Goal of the exercise. Select all lines in the records that include "Blender".

Records shown.
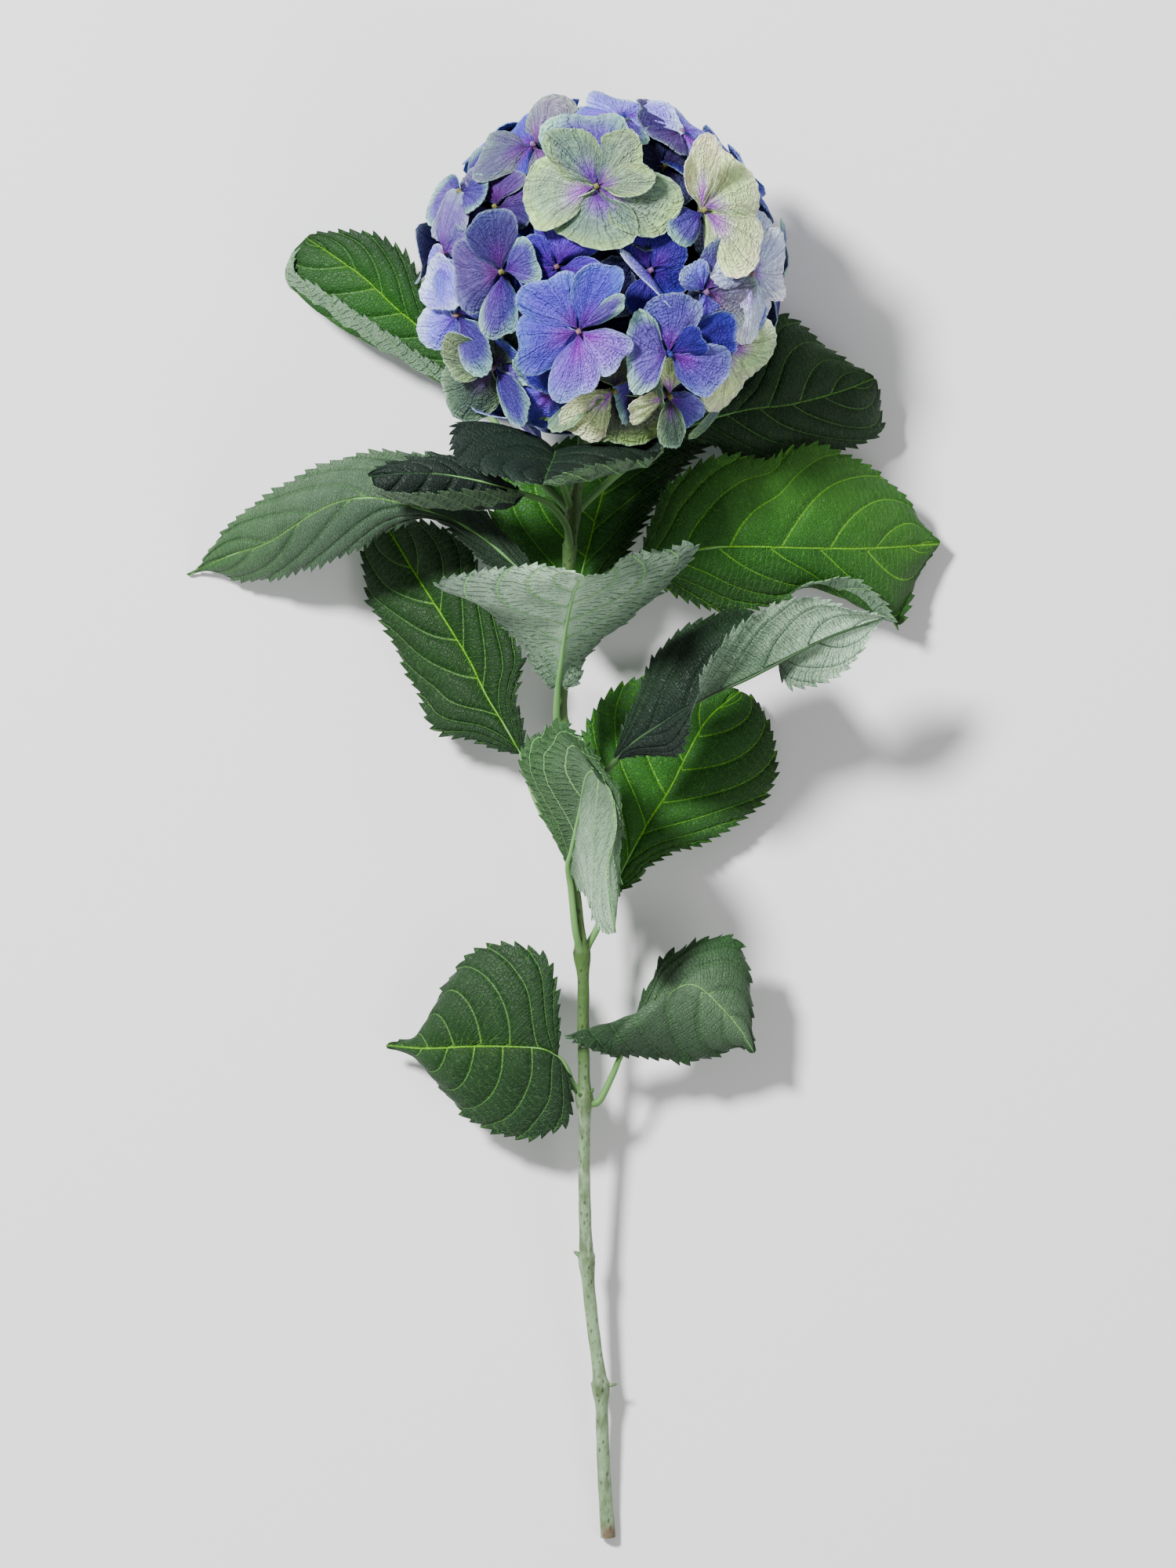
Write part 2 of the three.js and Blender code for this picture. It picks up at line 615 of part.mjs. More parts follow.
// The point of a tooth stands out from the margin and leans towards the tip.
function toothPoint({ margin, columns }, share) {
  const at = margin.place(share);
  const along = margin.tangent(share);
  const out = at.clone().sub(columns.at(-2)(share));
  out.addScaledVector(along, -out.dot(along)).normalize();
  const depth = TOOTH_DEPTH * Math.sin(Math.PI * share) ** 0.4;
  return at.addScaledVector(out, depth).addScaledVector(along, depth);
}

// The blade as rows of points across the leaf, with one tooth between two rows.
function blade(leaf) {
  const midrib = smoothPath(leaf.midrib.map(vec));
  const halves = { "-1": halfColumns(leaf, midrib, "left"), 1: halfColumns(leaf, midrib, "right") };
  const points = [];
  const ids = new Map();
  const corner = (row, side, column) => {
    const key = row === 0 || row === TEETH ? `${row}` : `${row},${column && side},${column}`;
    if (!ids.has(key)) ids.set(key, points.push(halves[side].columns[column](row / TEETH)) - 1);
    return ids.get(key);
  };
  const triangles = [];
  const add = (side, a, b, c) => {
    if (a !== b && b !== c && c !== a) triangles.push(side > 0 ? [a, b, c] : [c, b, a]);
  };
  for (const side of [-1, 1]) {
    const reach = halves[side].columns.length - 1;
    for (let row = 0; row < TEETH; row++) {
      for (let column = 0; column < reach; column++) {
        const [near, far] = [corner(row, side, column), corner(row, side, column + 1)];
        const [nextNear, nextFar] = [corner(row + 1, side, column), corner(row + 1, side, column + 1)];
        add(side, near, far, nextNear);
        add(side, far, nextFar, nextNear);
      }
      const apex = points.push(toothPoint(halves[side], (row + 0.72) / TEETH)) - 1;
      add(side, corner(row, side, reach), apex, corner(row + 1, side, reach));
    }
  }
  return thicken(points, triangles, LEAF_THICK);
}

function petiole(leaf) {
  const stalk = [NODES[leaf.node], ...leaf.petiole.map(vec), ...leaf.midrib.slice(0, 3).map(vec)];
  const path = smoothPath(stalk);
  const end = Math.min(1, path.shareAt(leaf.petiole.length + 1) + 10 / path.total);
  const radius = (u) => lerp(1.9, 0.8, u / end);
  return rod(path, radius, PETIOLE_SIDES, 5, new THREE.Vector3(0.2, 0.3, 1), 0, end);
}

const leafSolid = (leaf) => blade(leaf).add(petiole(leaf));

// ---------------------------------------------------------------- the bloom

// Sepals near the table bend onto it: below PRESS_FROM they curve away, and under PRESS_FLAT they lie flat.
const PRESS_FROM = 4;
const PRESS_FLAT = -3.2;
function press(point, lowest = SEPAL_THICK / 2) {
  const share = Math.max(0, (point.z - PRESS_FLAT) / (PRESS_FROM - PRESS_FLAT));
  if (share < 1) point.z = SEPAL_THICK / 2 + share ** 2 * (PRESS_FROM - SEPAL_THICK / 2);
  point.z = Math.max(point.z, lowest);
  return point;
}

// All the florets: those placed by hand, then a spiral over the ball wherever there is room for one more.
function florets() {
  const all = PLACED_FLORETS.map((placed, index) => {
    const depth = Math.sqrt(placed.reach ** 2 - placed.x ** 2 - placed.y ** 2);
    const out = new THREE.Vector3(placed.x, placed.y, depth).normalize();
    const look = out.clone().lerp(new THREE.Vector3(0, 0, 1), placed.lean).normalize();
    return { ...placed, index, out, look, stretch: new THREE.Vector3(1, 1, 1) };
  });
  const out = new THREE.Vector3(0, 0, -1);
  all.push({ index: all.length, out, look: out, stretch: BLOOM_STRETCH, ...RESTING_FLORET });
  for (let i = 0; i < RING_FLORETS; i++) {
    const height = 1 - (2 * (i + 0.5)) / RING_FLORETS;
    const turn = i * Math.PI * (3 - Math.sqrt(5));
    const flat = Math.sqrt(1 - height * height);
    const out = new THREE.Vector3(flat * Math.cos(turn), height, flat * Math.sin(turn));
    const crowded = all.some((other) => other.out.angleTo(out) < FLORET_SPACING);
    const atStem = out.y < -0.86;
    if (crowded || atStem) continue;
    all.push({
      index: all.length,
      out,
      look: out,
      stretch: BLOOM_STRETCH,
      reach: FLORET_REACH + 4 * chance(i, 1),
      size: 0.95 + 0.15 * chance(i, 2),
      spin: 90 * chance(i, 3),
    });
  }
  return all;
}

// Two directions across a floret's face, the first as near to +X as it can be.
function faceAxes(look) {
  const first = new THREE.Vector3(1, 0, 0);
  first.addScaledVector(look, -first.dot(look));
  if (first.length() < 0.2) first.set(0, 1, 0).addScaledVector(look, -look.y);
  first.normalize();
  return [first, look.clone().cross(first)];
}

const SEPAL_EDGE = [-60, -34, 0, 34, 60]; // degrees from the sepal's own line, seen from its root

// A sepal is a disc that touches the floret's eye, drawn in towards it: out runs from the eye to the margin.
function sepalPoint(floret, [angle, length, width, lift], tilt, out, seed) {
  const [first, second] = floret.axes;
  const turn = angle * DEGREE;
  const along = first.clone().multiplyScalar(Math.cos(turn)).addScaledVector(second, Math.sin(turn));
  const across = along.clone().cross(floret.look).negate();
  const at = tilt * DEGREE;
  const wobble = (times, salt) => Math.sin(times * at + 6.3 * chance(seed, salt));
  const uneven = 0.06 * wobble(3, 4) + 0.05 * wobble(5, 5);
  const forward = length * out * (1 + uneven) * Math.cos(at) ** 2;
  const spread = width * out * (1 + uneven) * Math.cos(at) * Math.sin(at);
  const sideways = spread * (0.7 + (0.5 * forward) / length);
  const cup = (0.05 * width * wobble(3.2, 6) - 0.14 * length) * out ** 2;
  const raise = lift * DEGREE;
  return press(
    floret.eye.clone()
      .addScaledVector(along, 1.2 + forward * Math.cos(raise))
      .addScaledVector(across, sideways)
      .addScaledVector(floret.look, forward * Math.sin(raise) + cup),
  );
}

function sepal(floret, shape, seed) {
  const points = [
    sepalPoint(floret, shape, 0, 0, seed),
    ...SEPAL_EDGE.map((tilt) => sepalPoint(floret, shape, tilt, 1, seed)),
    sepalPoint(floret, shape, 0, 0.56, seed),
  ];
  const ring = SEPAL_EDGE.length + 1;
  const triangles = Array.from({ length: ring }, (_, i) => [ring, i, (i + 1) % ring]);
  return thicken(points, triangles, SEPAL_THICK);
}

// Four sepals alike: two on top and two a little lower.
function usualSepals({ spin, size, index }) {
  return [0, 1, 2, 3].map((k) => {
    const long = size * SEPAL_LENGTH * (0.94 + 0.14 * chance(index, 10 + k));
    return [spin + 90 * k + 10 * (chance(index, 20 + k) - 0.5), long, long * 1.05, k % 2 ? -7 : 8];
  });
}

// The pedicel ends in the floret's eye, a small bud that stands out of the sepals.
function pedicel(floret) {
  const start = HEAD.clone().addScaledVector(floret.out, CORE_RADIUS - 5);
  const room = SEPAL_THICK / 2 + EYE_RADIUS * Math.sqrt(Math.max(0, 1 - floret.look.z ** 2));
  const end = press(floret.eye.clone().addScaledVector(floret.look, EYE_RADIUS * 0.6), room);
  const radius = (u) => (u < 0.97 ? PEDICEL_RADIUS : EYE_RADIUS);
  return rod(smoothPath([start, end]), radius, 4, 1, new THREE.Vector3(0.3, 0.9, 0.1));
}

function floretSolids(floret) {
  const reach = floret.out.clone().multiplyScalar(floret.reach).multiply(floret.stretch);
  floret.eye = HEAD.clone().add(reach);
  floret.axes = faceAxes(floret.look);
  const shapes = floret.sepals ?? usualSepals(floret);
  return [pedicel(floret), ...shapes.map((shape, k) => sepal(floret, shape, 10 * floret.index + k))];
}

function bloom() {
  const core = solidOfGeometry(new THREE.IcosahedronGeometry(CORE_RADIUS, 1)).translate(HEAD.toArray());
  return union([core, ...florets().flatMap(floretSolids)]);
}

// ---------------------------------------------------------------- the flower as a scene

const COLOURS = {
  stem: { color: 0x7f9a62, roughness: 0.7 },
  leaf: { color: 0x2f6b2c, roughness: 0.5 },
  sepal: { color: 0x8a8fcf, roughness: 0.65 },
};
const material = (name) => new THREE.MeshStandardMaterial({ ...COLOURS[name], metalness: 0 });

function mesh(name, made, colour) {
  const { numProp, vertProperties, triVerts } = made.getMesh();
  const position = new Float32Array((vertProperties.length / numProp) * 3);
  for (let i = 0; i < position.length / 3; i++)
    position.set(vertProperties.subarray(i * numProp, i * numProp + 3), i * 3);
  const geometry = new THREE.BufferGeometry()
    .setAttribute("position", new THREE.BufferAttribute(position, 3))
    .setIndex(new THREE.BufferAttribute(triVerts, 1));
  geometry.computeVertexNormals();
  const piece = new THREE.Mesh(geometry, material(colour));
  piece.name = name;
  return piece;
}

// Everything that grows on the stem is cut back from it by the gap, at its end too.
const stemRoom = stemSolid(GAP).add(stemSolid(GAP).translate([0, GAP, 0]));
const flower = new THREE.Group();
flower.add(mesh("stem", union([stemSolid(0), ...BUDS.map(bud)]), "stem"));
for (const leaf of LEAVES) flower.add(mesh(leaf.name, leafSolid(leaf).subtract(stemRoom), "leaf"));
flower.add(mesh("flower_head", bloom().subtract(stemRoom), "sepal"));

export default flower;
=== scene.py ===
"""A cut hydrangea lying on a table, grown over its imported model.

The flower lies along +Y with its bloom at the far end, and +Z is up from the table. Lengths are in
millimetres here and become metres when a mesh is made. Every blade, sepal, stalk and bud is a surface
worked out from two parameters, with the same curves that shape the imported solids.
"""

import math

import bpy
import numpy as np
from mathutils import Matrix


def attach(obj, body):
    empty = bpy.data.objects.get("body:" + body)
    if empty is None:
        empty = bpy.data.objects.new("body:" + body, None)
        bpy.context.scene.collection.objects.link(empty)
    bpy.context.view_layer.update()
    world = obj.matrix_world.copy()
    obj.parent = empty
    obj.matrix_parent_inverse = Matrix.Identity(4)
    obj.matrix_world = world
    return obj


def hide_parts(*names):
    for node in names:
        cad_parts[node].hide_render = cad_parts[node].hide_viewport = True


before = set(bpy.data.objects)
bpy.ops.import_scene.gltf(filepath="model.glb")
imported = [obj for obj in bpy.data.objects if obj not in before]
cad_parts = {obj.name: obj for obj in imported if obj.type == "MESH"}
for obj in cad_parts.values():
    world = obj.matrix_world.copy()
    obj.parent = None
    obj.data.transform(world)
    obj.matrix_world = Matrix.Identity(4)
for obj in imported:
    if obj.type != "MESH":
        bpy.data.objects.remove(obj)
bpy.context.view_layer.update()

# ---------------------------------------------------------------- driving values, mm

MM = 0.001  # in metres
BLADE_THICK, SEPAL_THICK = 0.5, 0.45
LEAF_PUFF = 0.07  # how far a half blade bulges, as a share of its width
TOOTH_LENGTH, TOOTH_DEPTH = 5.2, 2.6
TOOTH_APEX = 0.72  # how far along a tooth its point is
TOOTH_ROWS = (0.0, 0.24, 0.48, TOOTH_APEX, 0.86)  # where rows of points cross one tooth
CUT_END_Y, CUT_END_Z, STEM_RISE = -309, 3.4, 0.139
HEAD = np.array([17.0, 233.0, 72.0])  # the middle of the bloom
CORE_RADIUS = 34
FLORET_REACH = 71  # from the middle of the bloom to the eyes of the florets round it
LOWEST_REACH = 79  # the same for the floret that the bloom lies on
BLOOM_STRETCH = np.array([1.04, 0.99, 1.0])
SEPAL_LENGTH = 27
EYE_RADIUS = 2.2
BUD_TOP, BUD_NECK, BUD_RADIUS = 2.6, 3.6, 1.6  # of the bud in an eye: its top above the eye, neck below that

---

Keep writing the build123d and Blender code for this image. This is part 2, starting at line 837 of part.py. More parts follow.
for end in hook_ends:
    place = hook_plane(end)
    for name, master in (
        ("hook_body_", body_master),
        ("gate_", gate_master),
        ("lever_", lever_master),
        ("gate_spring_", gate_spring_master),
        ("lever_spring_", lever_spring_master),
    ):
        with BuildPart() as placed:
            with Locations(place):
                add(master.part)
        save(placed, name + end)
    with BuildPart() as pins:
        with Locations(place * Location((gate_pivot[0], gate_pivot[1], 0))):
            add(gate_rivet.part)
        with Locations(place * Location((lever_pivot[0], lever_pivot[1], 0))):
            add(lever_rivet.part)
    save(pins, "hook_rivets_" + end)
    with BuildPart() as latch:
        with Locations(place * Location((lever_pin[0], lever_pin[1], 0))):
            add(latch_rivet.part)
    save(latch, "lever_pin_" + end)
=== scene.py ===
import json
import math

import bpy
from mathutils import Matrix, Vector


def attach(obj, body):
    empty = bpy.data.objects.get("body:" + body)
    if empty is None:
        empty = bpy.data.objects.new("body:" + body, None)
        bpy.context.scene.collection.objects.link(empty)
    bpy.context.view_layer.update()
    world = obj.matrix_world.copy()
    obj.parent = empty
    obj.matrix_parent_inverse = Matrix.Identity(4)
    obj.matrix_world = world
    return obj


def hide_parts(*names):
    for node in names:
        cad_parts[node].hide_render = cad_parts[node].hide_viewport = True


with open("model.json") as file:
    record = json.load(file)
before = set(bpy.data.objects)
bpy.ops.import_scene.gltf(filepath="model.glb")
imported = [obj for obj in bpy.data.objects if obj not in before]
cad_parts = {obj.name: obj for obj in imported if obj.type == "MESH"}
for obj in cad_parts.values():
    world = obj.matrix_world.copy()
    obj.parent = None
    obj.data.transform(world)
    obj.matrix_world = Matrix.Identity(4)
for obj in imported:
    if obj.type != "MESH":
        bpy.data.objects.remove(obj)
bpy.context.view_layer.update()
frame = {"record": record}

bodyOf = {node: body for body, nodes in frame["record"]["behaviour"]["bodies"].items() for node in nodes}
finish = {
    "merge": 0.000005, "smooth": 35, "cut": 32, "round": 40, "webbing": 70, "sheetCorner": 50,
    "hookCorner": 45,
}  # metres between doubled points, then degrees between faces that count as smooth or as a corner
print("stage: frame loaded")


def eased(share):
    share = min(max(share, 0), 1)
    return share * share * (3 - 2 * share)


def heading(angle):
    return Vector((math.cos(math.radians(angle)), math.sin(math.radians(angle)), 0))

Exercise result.
Write part 2 of the three.js and Blender code for this picture. It picks up at line 615 of part.mjs. More parts follow.
Keep writing the build123d and Blender code for this image. This is part 2, starting at line 837 of part.py. More parts follow.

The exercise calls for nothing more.